>> Begin RECORDS SHOWN
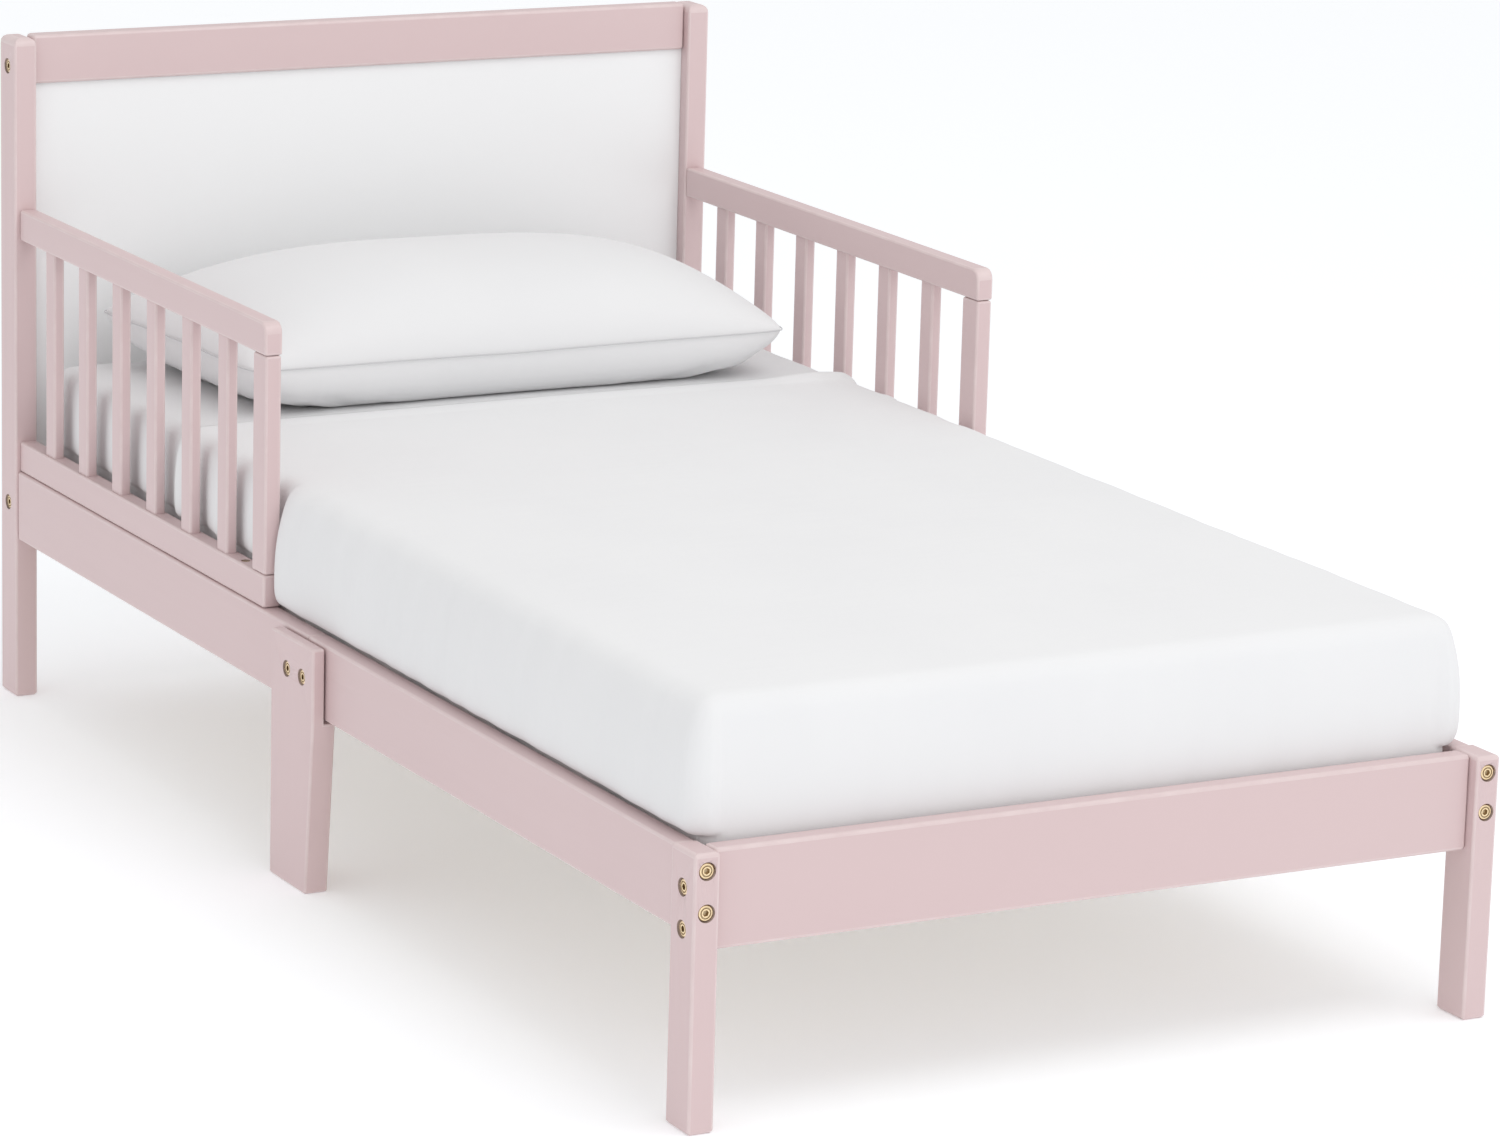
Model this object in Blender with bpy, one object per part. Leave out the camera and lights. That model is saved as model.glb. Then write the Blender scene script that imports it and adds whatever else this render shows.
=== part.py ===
"""Toddler bed: a painted timber frame that bolts together, with a mattress, a top sheet and a pillow.

Metres, +Z up. X runs across the bed, Y along it with the foot end at -Y, and the floor is Z = 0.
The origin is on the floor under the middle of the bed.
"""

import math

import bmesh
import bpy
from mathutils import Vector

# Overall sizes
BED_LENGTH = 1.430        # outer face of the foot posts to outer face of the head posts
POST_SPAN = 0.732         # across the outer faces of the posts
HEAD_HEIGHT = 0.636       # top of the headboard rail
HEAD_POST_DROP = 0.001    # how much lower the head posts end than that rail
FOOT_HEIGHT = 0.222       # top of the foot posts and of the foot rail

# Timber sections
POST_WIDTH = 0.022        # across the bed
POST_DEPTH = 0.038        # along the bed
BOARD_THICKNESS = 0.019   # side rails, foot rail and headboard rails
SIDE_RAIL_HEIGHT = 0.066
FOOT_RAIL_HEIGHT = 0.080
HEAD_TOP_RAIL_HEIGHT = 0.046
RAIL_SETBACK = 0.002      # side rails, in from the posts' outer faces
CROSS_RAIL_SETBACK = 0.0095   # foot and headboard rails, in from the posts' end faces
SIDE_RAIL_TOP = 0.221
EASE = 0.0022             # eased edges
POST_TOP_ROUND = 0.0075   # pillow-shaped ends of the head posts
FOOT_TOP_ROUND = 0.0035

# Headboard panel
PANEL_THICKNESS = 0.008
GROOVE_DEPTH = 0.008
PANEL_CLEARANCE = 0.0003

# Middle legs
LEG_THICKNESS = 0.022
LEG_LIP = 0.0115          # the part of the leg that laps over the side rails
LEG_LIP_CLEARANCE = 0.0014   # between the lip and the side rails
LEG_SHELF_DROP = 0.0020   # below the side rails, which hang on the leg's bolts
LEG_TOP_WIDTH = 0.088
LEG_FOOT_WIDTH = 0.075
LEG_REAR = 0.049          # the leg's straight rear edge, from the middle of the bed
LEG_TOP_DROP = 0.002      # below the top of the side rails

# Guard rails
GUARD_SETBACK = 0.0045    # in from the posts' outer faces
GUARD_THICKNESS = 0.0165
GUARD_FRONT = 0.101       # front end of the guard, from the middle of the bed
GUARD_TOP = 0.473
GUARD_TOP_RAIL_HEIGHT = 0.029
GUARD_BOTTOM_RAIL_HEIGHT = 0.029
GUARD_NOSE = 0.010        # round upper front corner of the top rail
END_POST_WIDTH = 0.028
END_POST_THICKNESS = 0.015
SPINDLE_COUNT = 6
SPINDLE_WIDTH = 0.022
SPINDLE_THICKNESS = 0.0105
SPINDLE_SETBACK = 0.0025  # in from the guard's outer face
TENON_DEPTH = 0.007

# Mattress support
CLEAT_HEIGHT = 0.020
CLEAT_THICKNESS = 0.018
SLAT_COUNT = 7
SLAT_WIDTH = 0.064
SLAT_THICKNESS = 0.010
SLAT_TOP = 0.200
SLAT_END_CLEARANCE = 0.001

# Bedding
MATTRESS_THICKNESS = 0.131
MATTRESS_SIDE_CLEARANCE = 0.0035   # to the side rails
MATTRESS_FOOT_CLEARANCE = 0.009    # to the foot rail
MATTRESS_HEAD_CLEARANCE = 0.039    # to the headboard rails
MATTRESS_ROUND = 0.024
SHEET_THICKNESS = 0.002
SHEET_CLEARANCE = 0.0005
SHEET_UNDER_PILLOW = 0.005   # how far the top sheet reaches past the pillow's front
SHEET_HEM_HEIGHT = 0.010  # hem above the mattress's underside
PILLOW_DEPTH = 0.320
PILLOW_THICKNESS = 0.123
PILLOW_LEFT_MARGIN = 0.0415   # in from the mattress's edges
PILLOW_RIGHT_MARGIN = 0.0415
PILLOW_HEAD_MARGIN = 0.0025
PILLOW_ROUND = 0.038

# Bolts
BOLT_HEAD_RADIUS = 0.0062
BOLT_HEAD_THICKNESS = 0.0030
BOLT_SHANK_RADIUS = 0.0030
BOLT_INTO_RAIL = 0.022    # how far a bolt reaches into an end of a rail
LEG_BOLT_INTO_RAIL = 0.013
SOCKET_RADIUS = 0.0023
SOCKET_DEPTH = 0.0018
COUNTERBORE_CLEARANCE = 0.0009   # round a bolt's head
BOLT_SUNK = 0.0012        # how far a bolt's head lies below the wood
BOLT_CLEARANCE = 0.0004
BOLT_SIDES = 12
FOOT_FRONT_BOLT_DROPS = (0.014, 0.047)   # below the foot post's top, through its front face
FOOT_SIDE_BOLT_DROPS = (0.030, 0.063)    # below the foot post's top, through its side face
HEAD_BOLT_HEIGHTS = (0.188, 0.607)
LEG_BOLT_SPACING = 0.0315
LEG_BOLT_HEIGHT = 0.190

GAP = 0.0003              # between pieces that touch

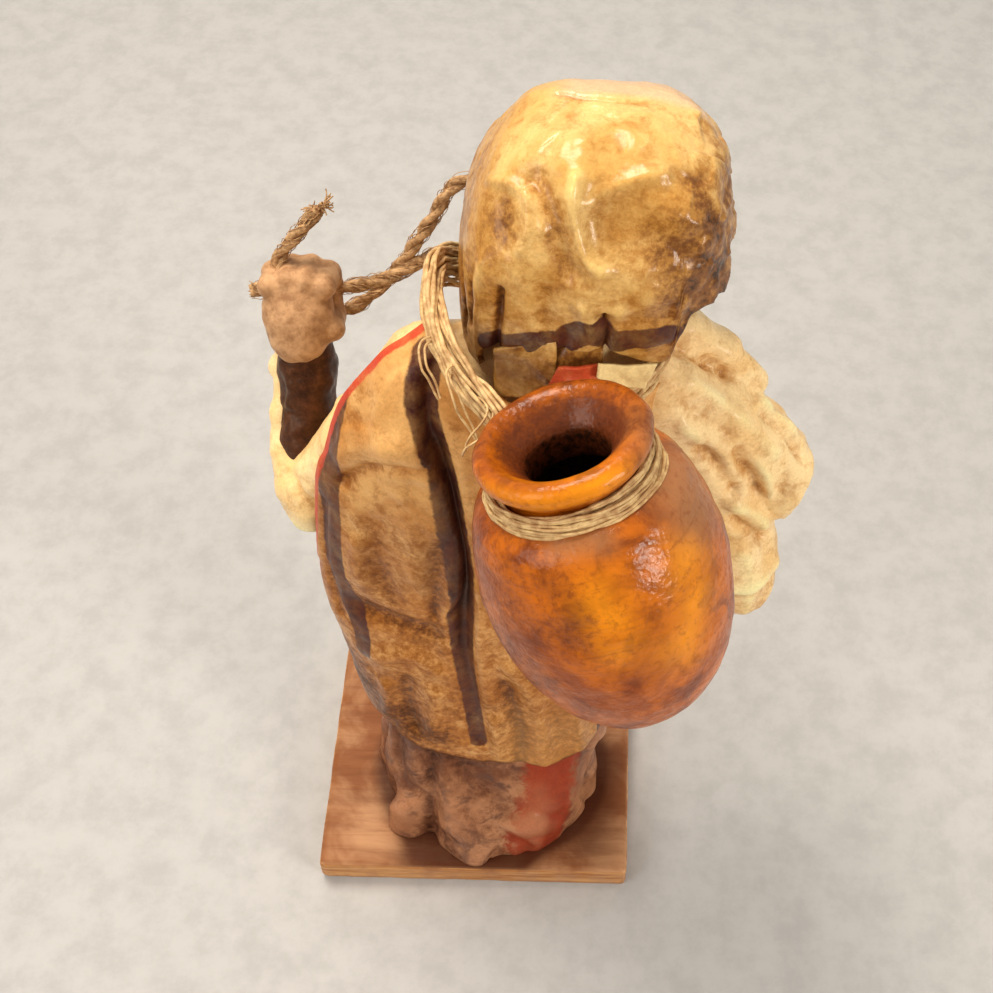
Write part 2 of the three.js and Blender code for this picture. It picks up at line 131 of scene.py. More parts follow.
def crumple(points, size, seed, sharp=9.0):
    """Facets that meet in creases, as stiff paper has once it is crushed: from about -1 to 1."""
    place = points / size
    cell = np.floor(place)
    weights = np.zeros(len(points))
    height = np.zeros(len(points))
    for step in NEIGHBOURS:
        roll = scatter(cell + step, seed, 7)
        away = place - (cell + step + roll[:, :3])
        share = np.exp(-sharp * np.linalg.norm(away, axis=1))
        tilt = ((roll[:, 3:6] * 2 - 1) * away).sum(1)
        height += share * (1.5 * tilt + 0.5 * (roll[:, 6] * 2 - 1))
        weights += share
    return height / weights


def creased(points, size, seed):
    """Crisper facets, bent across by a second, larger crumpling, with a sharp line where they meet."""
    bent = points + 0.25 * size * np.stack([mottle(points, size * 1.3, seed + k) for k in (31, 32, 33)], 1)
    return crumple(bent, size, seed, 22.0)


def curve_through(stops, count):
    """Evenly spread points on a smooth curve through the stops."""
    stops = np.asarray(stops, float)
    padded = np.vstack([2 * stops[0] - stops[1], stops, 2 * stops[-1] - stops[-2]])
    place = np.linspace(0, len(stops) - 1, count)
    i = np.minimum(place.astype(int), len(stops) - 2)
    t = (place - i)[:, None]
    a, b, c, d = (padded[i + k] for k in range(4))
    return 0.5 * (2 * b + (c - a) * t + (2 * a - 5 * b + 4 * c - d) * t**2 + (3 * b - a - 3 * c + d) * t**3)


def away_from(points, line):
    """Distance of each point from a line through the listed places."""
    line = np.atleast_2d(np.asarray(line, float))
    if len(line) == 1:
        return np.linalg.norm(points - line[0], axis=1)
    best = np.full(len(points), 1e9)
    for a, b in zip(line[:-1], line[1:]):
        run = b - a
        t = np.clip((points - a) @ run / (run @ run + 1e-9), 0, 1)
        best = np.minimum(best, np.linalg.norm(points - a - t[:, None] * run, axis=1))
    return best


def near(points, line, width):
    """1 on a line or a place, falling away over about that width."""
    return np.exp(-((away_from(points, line) / width) ** 2))


def smooth(low, high, value):
    """0 up to one end of a range and 1 past the other, with a soft slope between."""
    t = np.clip((value - low) / (high - low), 0, 1)
    return t * t * (3 - 2 * t)


def folded(points, folds, count):
    """How far a table of folds raises each point, and how dark they paint it: mostly painted shade in their
    valleys, with a little stain.
    """
    height, dark = np.zeros(len(points)), np.zeros(len(points))
    for line, width, depth, *stain in folds:
        close = near(points, curve_through(line, count) if len(line) > 1 else line, width)
        height += depth * close
        dark += sum(stain) * close
    return height, dark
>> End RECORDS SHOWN
- _TO BE DONE_: What are the exact lines from the beginning of the material through the line containing "PANEL_CLEARANCE = 0.0003"? Write out those lines alone.

- _REPLY_:
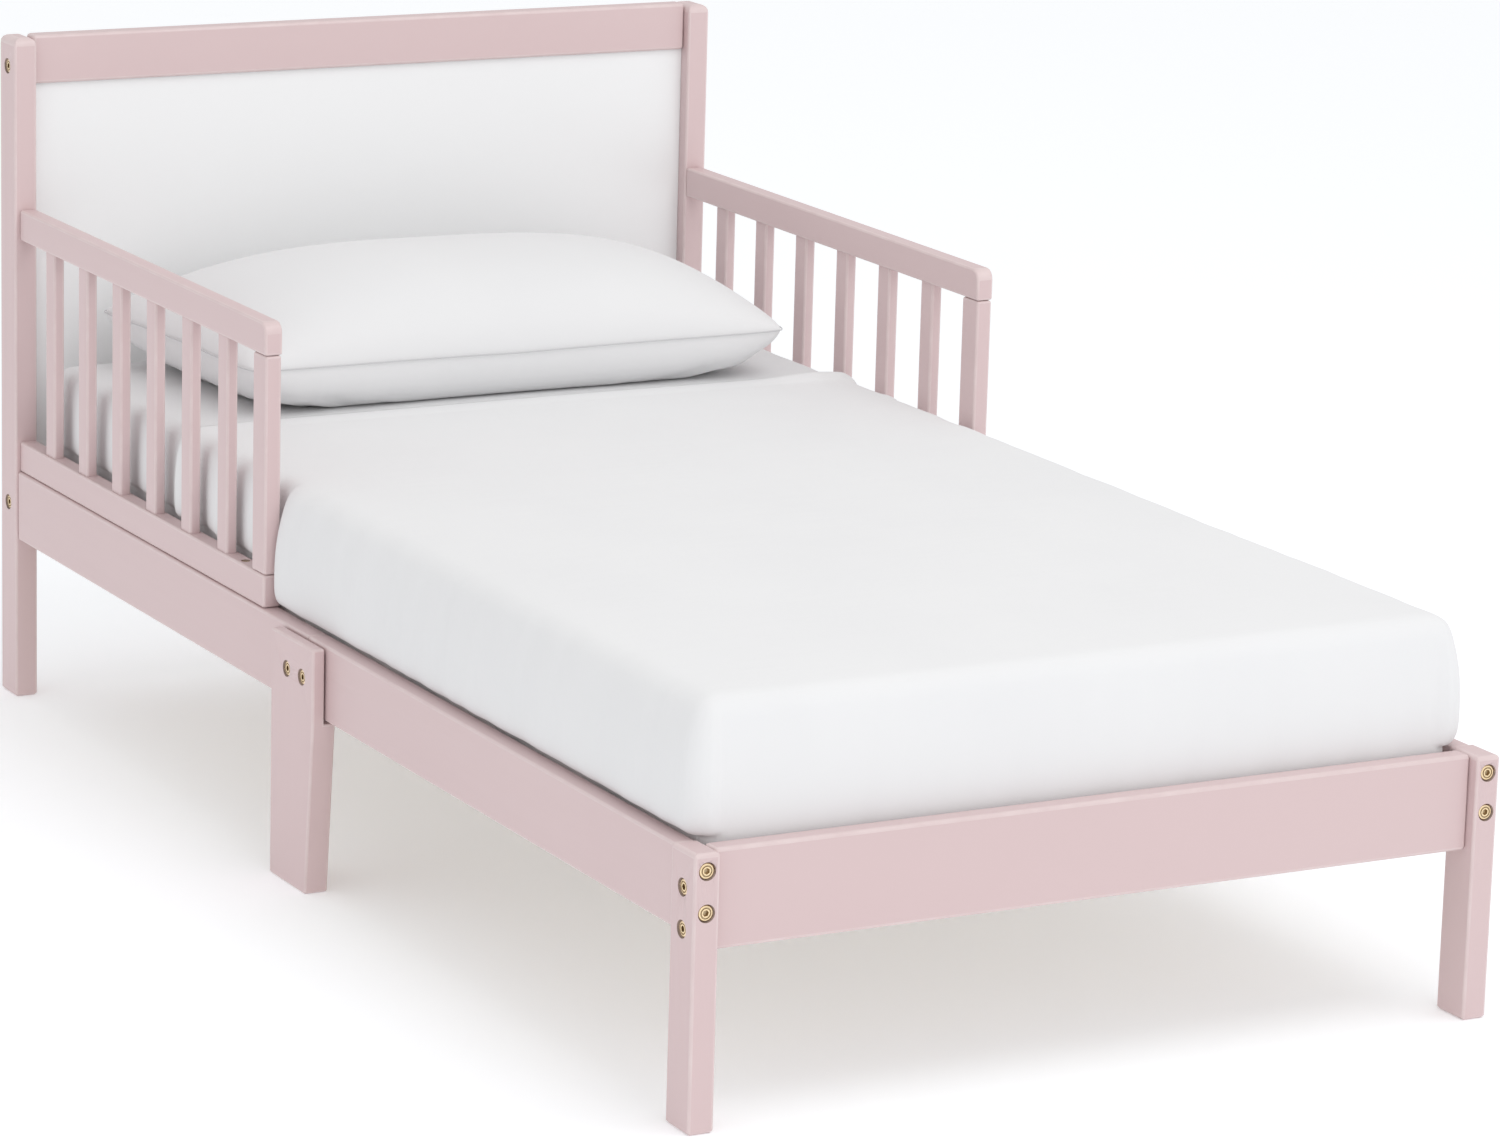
Model this object in Blender with bpy, one object per part. Leave out the camera and lights. That model is saved as model.glb. Then write the Blender scene script that imports it and adds whatever else this render shows.
=== part.py ===
"""Toddler bed: a painted timber frame that bolts together, with a mattress, a top sheet and a pillow.

Metres, +Z up. X runs across the bed, Y along it with the foot end at -Y, and the floor is Z = 0.
The origin is on the floor under the middle of the bed.
"""

import math

import bmesh
import bpy
from mathutils import Vector

# Overall sizes
BED_LENGTH = 1.430        # outer face of the foot posts to outer face of the head posts
POST_SPAN = 0.732         # across the outer faces of the posts
HEAD_HEIGHT = 0.636       # top of the headboard rail
HEAD_POST_DROP = 0.001    # how much lower the head posts end than that rail
FOOT_HEIGHT = 0.222       # top of the foot posts and of the foot rail

# Timber sections
POST_WIDTH = 0.022        # across the bed
POST_DEPTH = 0.038        # along the bed
BOARD_THICKNESS = 0.019   # side rails, foot rail and headboard rails
SIDE_RAIL_HEIGHT = 0.066
FOOT_RAIL_HEIGHT = 0.080
HEAD_TOP_RAIL_HEIGHT = 0.046
RAIL_SETBACK = 0.002      # side rails, in from the posts' outer faces
CROSS_RAIL_SETBACK = 0.0095   # foot and headboard rails, in from the posts' end faces
SIDE_RAIL_TOP = 0.221
EASE = 0.0022             # eased edges
POST_TOP_ROUND = 0.0075   # pillow-shaped ends of the head posts
FOOT_TOP_ROUND = 0.0035

# Headboard panel
PANEL_THICKNESS = 0.008
GROOVE_DEPTH = 0.008
PANEL_CLEARANCE = 0.0003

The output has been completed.